Utterance <<insert>> illustrates the next lower level of disjuncture, that between two intermediate phrases that are grouped into one intonation phrase. In the second production of the sentence "`I' means insert", there is a fall from a H* nuclear accent into a L- phrase accent, but there is no subsequent boundary tone, since this in not an intonation phrase boundary.

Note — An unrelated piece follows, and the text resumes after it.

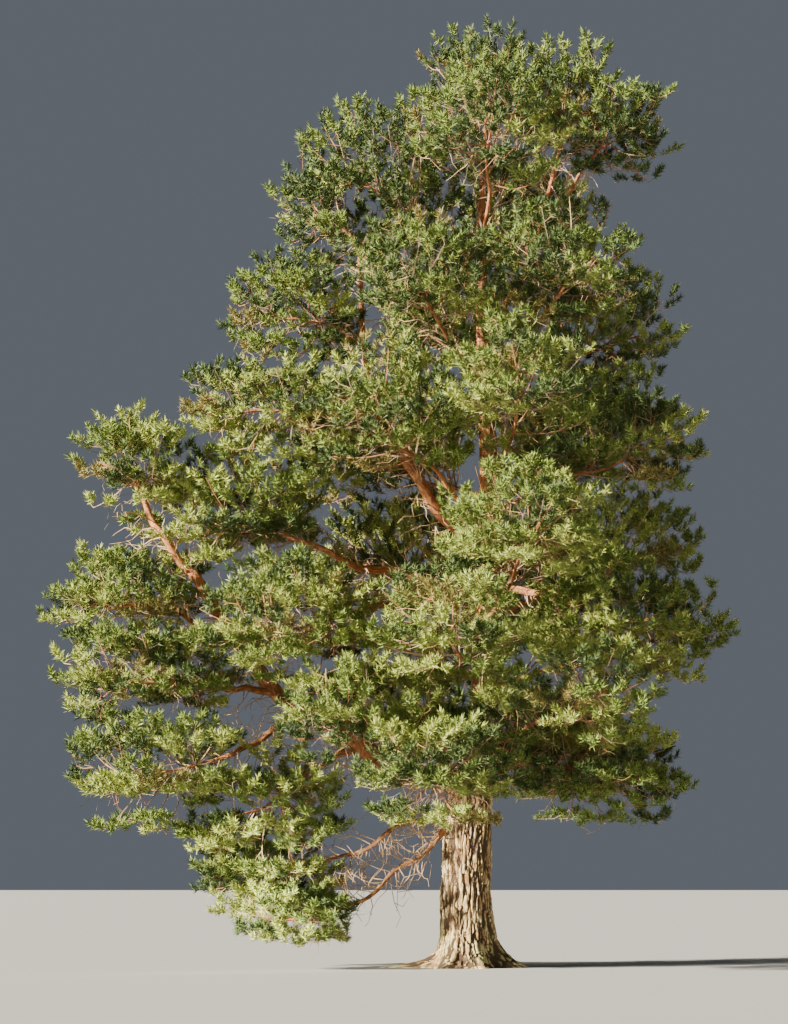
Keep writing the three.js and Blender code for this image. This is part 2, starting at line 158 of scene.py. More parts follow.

EXAMPLE <<insert>> -- `I' means insert. in two productions 1) H* H* L-L% 1 1 4 2) H* L- H* L-L% 3 1 4
EXAMPLE <<made4>>: Marianna made the marmalade. in two productions 1) L* *? L* H-H% 1 1 1 4 2) L* H- L* H-H% 3 1 1 4
The conventions for placing labels when using the waves(tm) labelling system are prescribed in the ToBI Annotation Conventions so that labellers can use tools such as John Pitrelli's checker program to check for inadvertent omissions and grammatical errors. To quickly summarize, the break index label is placed at or just after the word label. Phrase accent and boundary tone labels are placed on or just before the corresponding 3 or 4 break index label. Pitch accents are placed somewhere within the accented syllable, preferably within the interval that can be identified with the syllable's vowel.
In the non-waves(tm) transcription conventions, the orthographic, tone, and break index labels are ordered within each line so that such a transcription could be generated fairly quickly by merging and sorting a set of waves(tm)-format label files.